Finish security firm F-Secure Corp. said the worm's spreading speed wasn't yet clear Tuesday morning. But, the firm noted in its daily lab blog, "Many previous Sober variants have been fairly big problems."

Santa Clara, Calif.-based McAfee said Sober-N's message reads as follows:

Subject: I've_got your EMail on my_account!

Body: "Hello, First, Very Sorry for my bad English. Someone is sending your private e-mails on my address. It's probably an e-mail provider error! At time, I've got over 10 mails on my account, but the recipient are you. I have copied all the mail text in the windows text-editor for you & zipped then. Make sure, that this mails don't come in my mail-box again. Bye."

Attachment: (containing the file mail.document.Datex-packed.exe)

McAfee to fix Internet Security Suite 2005 flaw
Local users could exploit a vulnerability in McAfee Internet Security Suite 2005 to gain escalated privileges, according to Reston, Va.-based security firm iDefense. McAfee has acknowledged the problem and will provide automated fixes, the firm said.

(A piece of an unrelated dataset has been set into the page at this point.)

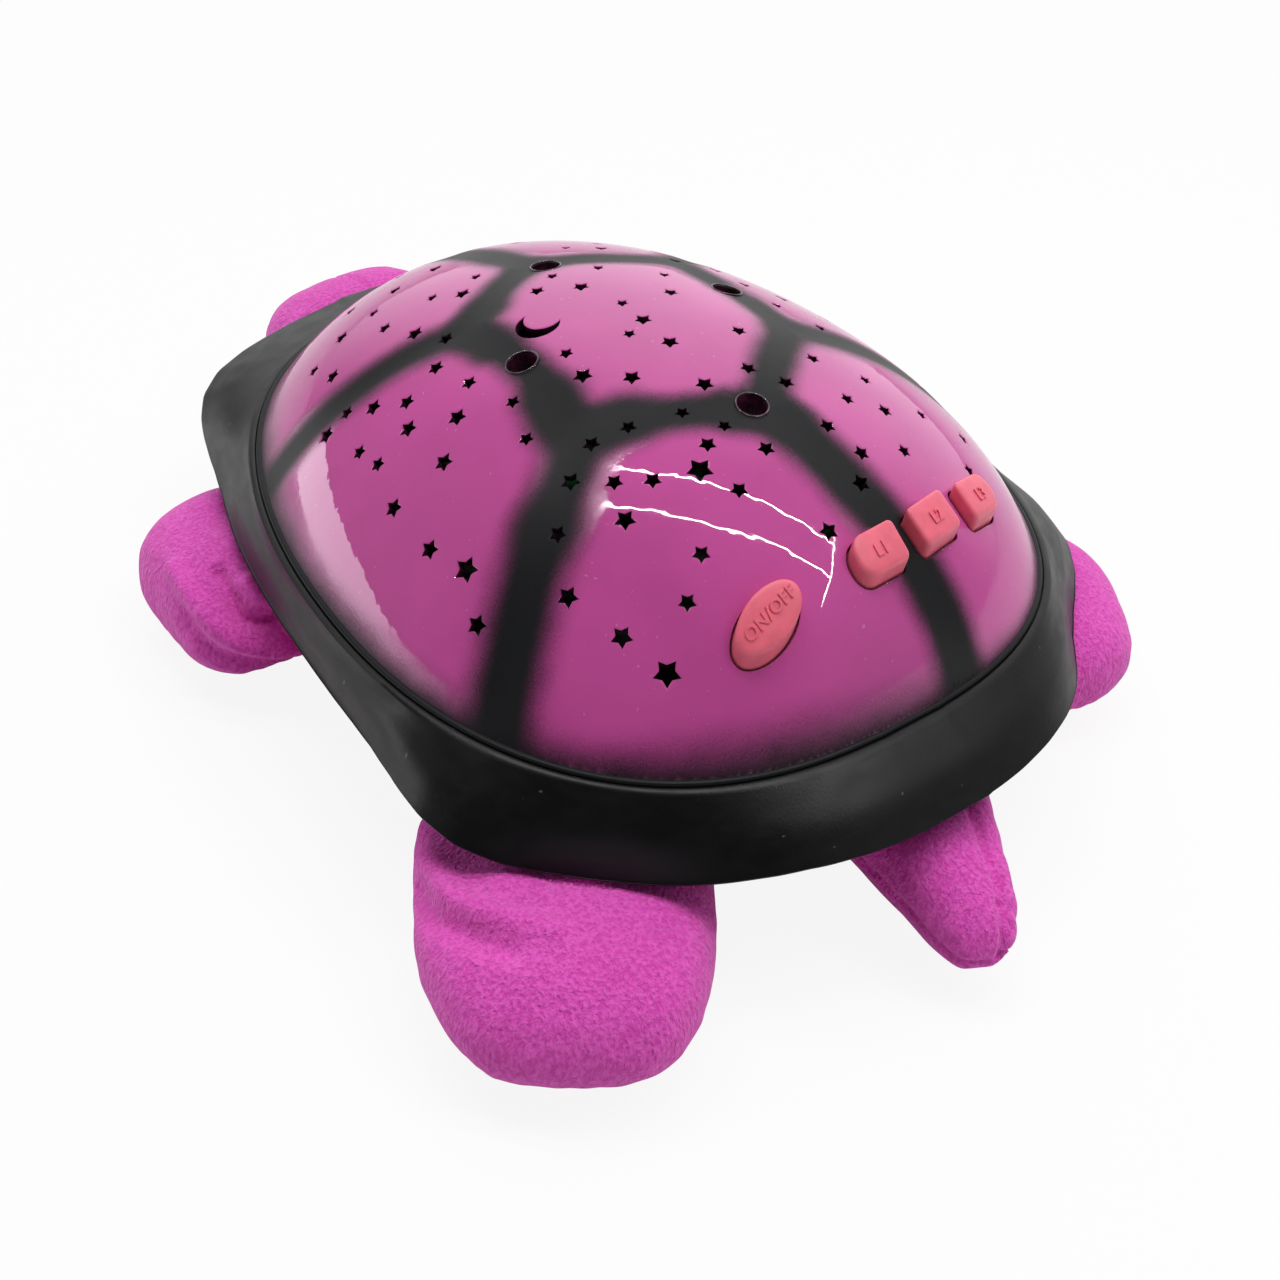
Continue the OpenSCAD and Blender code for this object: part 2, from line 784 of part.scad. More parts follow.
// Wires between the boards and down to the tray
wire_d = 1.8;
function from_board(u, v, w) = [
    u,
    v * cos(press_tilt) - w * sin(press_tilt),
    v * sin(press_tilt) + w * cos(press_tilt)
];
board_back = board_face - board_wall;
plate_top = plate_z + lamp_plate_wall;
loom_z = plate_top + wire_d / 2 + 0.2;
loom_routes = [
    [
        from_board(15, tail_end + 47, board_back), from_board(15, tail_end + 47, board_back - 4),
        [14, tail_end + 56, loom_z + 1], [12, -24, loom_z], [8.5, -15.5, loom_z], [8, -13.2, loom_z + 0.6],
        [8, -12, lamp_board_z - 1], [8, -12, lamp_board_z - 0.05]
    ],
    [
        [-6, -10, lamp_board_z - 0.05], [-6, -10, lamp_board_z - 1], [-6, -11.2, loom_z + 0.6],
        [-7, -14, loom_z], [-11, -20, loom_z], [-12, -22, plate_z], [-12, -20, -12],
        [-12, 14, -16.5], [-12, 20, -17], [-12, 22, tray_floor + 1.4], [-12, 22, tray_floor + 0.05]
    ]
];

// Ring of a wire at point i of its route
function wire_ring(route, i) = let (
    last = len(route) - 1,
    along = unit(route[min(i + 1, last)] - route[max(i - 1, 0)]),
    side = unit(cross(along, [1, 0.1, 0])),
    other = cross(side, along)
) [
    for (k = [0 : 7])
        route[i] + wire_d / 2 * (cos(45 * k) * side + sin(45 * k) * other)
];

module wire_loom() {
    color("#b02020") at_base() for (route = loom_routes)
        skin([for (i = [0 : len(route) - 1]) wire_ring(route, i)]);
}

// ---- batteries ----

cell_left = -bay_length / 2 + contact_wall + 0.1;

module battery(index) {
    way = index % 2 == 0 ? 1 : -1;
    nub = 1.2;
    color("#3b6ea8")
        at_bay(cell_z) translate([0, (index - 1) * cell_pitch, 0]) mirror([way < 0 ? 1 : 0, 0, 0])
        translate([cell_left, 0, 0]) rotate([0, 90, 0]) {
            cylinder(d = 3.8, h = nub + 1);
            translate([0, 0, nub]) cylinder(d = cell_d, h = cell_length - nub);
        }
}

spring_turns = 4;
spring_wire = 0.9;
spring_steps = 8;

// Ring i of a spring's wire, as a coil that narrows towards the cell
function coil_ring(i, count) = let (
    a = i * 360 / spring_steps,
    share = i / count,
    r = 3.6 - 1.2 * share,
    x = spring_wire / 2 + share * (spring_length - spring_wire)
) [
    for (k = [0 : 5])
        let (rr = r + spring_wire / 2 * cos(60 * k))
        [x + spring_wire / 2 * sin(60 * k), rr * cos(a), rr * sin(a)]
];

module battery_springs() {
    count = spring_turns * spring_steps;
    color("silver") for (index = [0 : 2])
        at_bay(cell_z) translate([0, (index - 1) * cell_pitch, 0])
            mirror([index % 2 == 0 ? 0 : 1, 0, 0])
            translate([bay_length / 2 - contact_wall - 0.05, 0, 0]) mirror([1, 0, 0])
            skin([for (i = [0 : count]) coil_ring(i, count)]);
}

module battery_contacts() {
    color("silver") for (side = [-1, 1])
        at_bay() translate([
            side * (bay_length - contact_wall) / 2 - contact_wall / 2,
            -bay_width / 2 + bay_gap,
            cell_z - 3.2
        ]) cube([contact_wall, bay_width - 2 * bay_gap, 8]);
}

// ---- plush body ----

plush_gap = 0.3;
belly_top = -5.2;
// Levels of the belly: share of the dome's outline, height
belly_levels = [
    [0.62, -base_height], [0.7, -base_height + 1.5], [0.78, -base_height + 6],
    [0.86, -base_height + 14], [0.93, -base_height + 24], [0.985, -base_height + 35],
    [1.015, belly_top - 2], [1, belly_top]
];

module belly_form(grow) {
    at_base() skin([
        for (level = belly_levels) [
            for (i = [0 : foot_count - 1])
                let (p = level[0] * foot[i] + grow * foot_normal(i)) [p[0], p[1], level[1]]
        ]
    ]);
}

module belly_cover() {
    color("#c845a8") difference() {
        belly_form(0);
        outline_block(-tray_inset + plush_gap, -tray_depth - plush_gap, 10);
        bay_block(
            tab_x - tab_length - flap_room, boss_end + flap_room, bay_width + 2 * flap_room,
            -base_height - 1, -tray_depth
        );
    }
}

limb_points = 18;

// Ring of a stuffed limb: centre, way it points, half width and half thickness
function limb_ring(centre, way, wide, thick) = let (side = [-sin(way), cos(way), 0]) [
    for (k = [0 : limb_points - 1])
        let (
            a = k * 360 / limb_points,
            c = sign(cos(a)) * pow(abs(cos(a)), 0.85),
            s = sign(sin(a)) * pow(abs(sin(a)), 0.85)
        )
        centre + side * wide * c + [0, 0, thick * s]
];

// Stations along a flipper: share of its length, sink, share of width and thickness
flipper_stations = [
    [0, 0, 0.9, 0.8], [0.2, 0.1, 0.97, 0.92], [0.4, 0.3, 1, 1], [0.6, 0.5, 1, 1],
    [0.78, 0.75, 0.91, 0.95], [0.9, 0.9, 0.77, 0.78], [0.97, 0.97, 0.56, 0.5], [1, 1, 0.36, 0.2]
];
flipper_root_z = -32.2;
flipper_tip_z = -base_height + flipper_half_thick + plush_gap;

module flipper(root, way, reach, half_width) {
    color("#c845a8") difference() {
        at_base() skin([
            for (s = flipper_stations)
                limb_ring(
                    [
                        root[0] + s[0] * reach * cos(way),
                        root[1] + s[0] * reach * sin(way),
                        flipper_root_z + (flipper_tip_z - flipper_root_z) * s[1]
                    ],
                    way, half_width * s[2], flipper_half_thick * s[3]
                )
        ]);
        belly_form(plush_gap);
    }
}

// Stations along the head: distance from its root, height, half width share, half thickness
head_stations = [
    [0, -25, 0.75, 14], [12, -24, 0.85, 16], [24, -23, 0.97, 17.5], [36, -23, 1, 18],
    [46, -24, 0.92, 16.5], [53, -25, 0.74, 13], [57, -26, 0.5, 8], [58.5, -27, 0.25, 4]
];
head_root_y = half_len - 12;

module head_form() {
    at_base() skin([
        for (s = head_stations)
            limb_ring([0, head_root_y + s[0], s[1]], 90, head_half_width * s[2], s[3])
    ]);
}

module head() {
    color("#c845a8") difference() {
        head_form();
        belly_form(plush_gap);
    }
}

module eyes() {
    color("black") difference() {
        for (side = [-1, 1])
            at_base(-24) translate([side * head_half_width * 0.42, head_root_y + 56.5, 0])
                sphere(d = eye_d, $fn = 32);
        head_form();
    }
}

// Stations along the tail: distance from its root, height, half width share, half thickness
tail_stations = [
    [0, -30, 1, 12], [14, -30, 0.92, 12], [28, -31, 0.7, 11.5], [38, -32, 0.5, 10],
    [46, -34, 0.35, 8], [49, -35, 0.22, 5]
];
tail_root = [2, tail_end + 12];
tail_way = -98;

module tail() {
    color("#c845a8") difference() {
        at_base() skin([
            for (s = tail_stations)
                limb_ring(
                    [
                        tail_root[0] + s[0] * cos(tail_way),
                        tail_root[1] + s[0] * sin(tail_way),
                        s[1]
                    ],
                    tail_way, tail_half_width * s[2], s[3]
                )
        ]);
        belly_form(plush_gap);
    }
}

front_root = plan(54, 58);
front_way = 4;
front_reach = 41;
rear_left_reach = 66;
rear_right_reach = 53;
rear_left_root = plan(-56, -58);
rear_right_root = plan(50, -50);
rear_left_way = -124;
rear_right_way = -34;

dome_shell();
rim_skirt();
base_tray();
lamp_plate();
belly_cover();
flipper([-front_root[0], front_root[1]], 180 - front_way, front_reach, front_half_width);  // flipper_front_left
flipper(front_root, front_way, front_reach, front_half_width);  // flipper_front_right
flipper(rear_left_root, rear_left_way, rear_left_reach, flipper_half_width);  // flipper_rear_left
flipper(rear_right_root, rear_right_way, rear_right_reach, flipper_half_width);  // flipper_rear_right
head();
tail();
eyes();
dome_screws();
button(-1);  // button_power
button(0);  // button_light_1
button(1);  // button_light_2
button(2);  // button_light_3
plunger(-1);  // plunger_power
plunger(0);  // plunger_light_1
plunger(1);  // plunger_light_2
plunger(2);  // plunger_light_3
tact_switches();
button_board();
light_board();
led_collar();
led(0, "#3060ff");  // led_blue
led(1, "#20c040");  // led_green
led(2, "#ffa020");  // led_amber
timer_parts();
board_screws();
plate_screws();
wire_loom();
battery(0);  // battery_1
battery(1);  // battery_2
battery(2);  // battery_3
battery_springs();
battery_contacts();
battery_door();
door_screw();
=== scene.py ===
# Star night light: a glossy star-pierced shell with a black rim on a plush turtle body.
# Sizes below are in millimetres, and meshes are made in metres. +Y is the head end.
import math

import bpy
import numpy as np
from mathutils import Matrix, Vector, noise
from mathutils.geometry import delaunay_2d_cdt


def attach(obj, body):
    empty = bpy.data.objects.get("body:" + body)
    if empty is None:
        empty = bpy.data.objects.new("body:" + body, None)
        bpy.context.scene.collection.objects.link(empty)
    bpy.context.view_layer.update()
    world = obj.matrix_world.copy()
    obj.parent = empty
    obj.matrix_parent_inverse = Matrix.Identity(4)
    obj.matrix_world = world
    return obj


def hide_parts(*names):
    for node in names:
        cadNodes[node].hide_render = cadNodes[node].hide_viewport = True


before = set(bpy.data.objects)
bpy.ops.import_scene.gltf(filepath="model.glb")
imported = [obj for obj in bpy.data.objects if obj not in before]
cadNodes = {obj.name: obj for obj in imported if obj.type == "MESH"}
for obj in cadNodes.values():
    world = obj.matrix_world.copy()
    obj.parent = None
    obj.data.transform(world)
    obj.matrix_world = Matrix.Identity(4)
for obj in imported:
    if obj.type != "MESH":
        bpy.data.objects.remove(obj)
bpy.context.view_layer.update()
mm = 0.001
print("stage: frame loaded,", len(cadNodes), "solids")

shell = {
    "halfLength": 100, "halfWidth": 81.5, "height": 49, "endHalf": 9,
    "outlinePower": 2.16, "endPower": 0.4, "egg": 0.11,
    "base": 50,            # height of the shell's foot above the floor
    "wall": 2.2,
    "meshStep": 1.4,       # spacing of the mesh over the shell
    "valleyDeep": 0.3, "valleyHalf": 7, "valleyFade": 10,
    "chamfer": 0.22, "edgeShine": 0.9,   # worn edge round each star, and how far its shine leans inwards
    "holeRoom": 0.55, "wellRoom": 2.6,   # no mesh points this near a hole's edge
    "footSpray": 10.5,     # how far the spray reaches up from the foot
    "pink": (0.57, 0.083, 0.335), "charcoal": (0.0085, 0.009, 0.0105),
    "drops": 3.2, "drift": 1.6,          # how far droplets and clouds break up the spray's edge
    "gloss": 0.015, "sprayDull": 0.42, "specular": 0.5, "spraySpecular": -0.32,
}
axisDrop = (shell["halfWidth"] ** 2 - shell["height"] ** 2) / (2 * shell["height"])


def halfWidth(y):
    share = np.clip(1 - np.abs(np.asarray(y, float) / shell["halfLength"]) ** shell["outlinePower"], 0, None)
    egg = 1 - shell["egg"] * np.asarray(y) / shell["halfLength"]
    return np.maximum(shell["endHalf"], shell["halfWidth"] * share ** shell["endPower"] * egg)


def shellRadius(y):
    return np.hypot(halfWidth(y), axisDrop)


def shellZ(x, y):
    return np.sqrt(np.maximum(shellRadius(y) ** 2 - x * x, axisDrop ** 2)) - axisDrop


def shellNormal(x, y):
    step = 0.25
    slope = (shellRadius(y + step) - shellRadius(y - step)) / (2 * step)
    normal = np.stack([x, -shellRadius(y) * slope, shellZ(x, y) + axisDrop], -1)
    return normal / np.linalg.norm(normal, axis=-1, keepdims=True)


def onShell(points):
    points = np.asarray(points, float)
    x, y = points[:, 0], points[:, 1]
    return np.stack([x, y, shellZ(x, y)], -1)


def evenly(points, step, closed=False):
    # the same line with its points at an even spacing
    points = np.asarray(points, float)
    if closed:
        points = np.vstack([points, points[:1]])
    run = np.concatenate([[0], np.cumsum(np.linalg.norm(np.diff(points, axis=0), axis=1))])
    count = max(2, int(round(run[-1] / step)))
    at = np.linspace(0, run[-1], count + 1)
    line = np.stack([np.interp(at, run, points[:, k]) for k in range(points.shape[1])], -1)
    return line[:-1] if closed else line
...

"The vulnerability… exists in the default file Access Control List (ACL) settings that are applied during installation," iDefense said in its advisory. "When an administrator installs McAfee Internet Security Suite 2005, the default ACL allows non-administrator users to modify the installed files."

Because some of the programs run as system services, iDefense said a malicious user "can simply replace an installed McAfee Internet Security Suite 2005 file with [his] own malicious code that will later be executed with system privileges."

Sun fixes Solaris flaws
Sun Microsystems has fixed flaws in the Solaris operating system an attacker could exploit to hijack network ports or gain extra user privileges. The Santa Clara, Calif.-based company said the first problem is that local unprivileged users "may be able to start processes on non-privileged network ports." By "stealing" the port, Sun said in its advisory, "these processes may act as modified or 'Trojaned' versions of the service that typically runs on that port. This condition could lead to service disruption, a sensitive information leak or possible compromise of remote systems." The problem has been patched in Solaris 8 and 9 on the SPARC and x86 platforms.

The second problem is that Xsun(1) -- the Solaris server for X Version 11 -- and Xprt(1) -- the Solaris print server for X Version 11 -- contain multiple buffer overflows in the handling of the "font.alias" file. Sun said this "may allow a local unprivileged user to execute arbitrary code with the privileges of the Xsun or Xprt server." The Xsun server runs with "gid root" privileges on Solaris SPARC systems and "uid root" privileges on Solaris x86 systems. The Xprt server runs with "gid root" privileges on both SPARC and x86 systems. The flaws have been patched in Solaris 7, 8 and 9 on both platforms.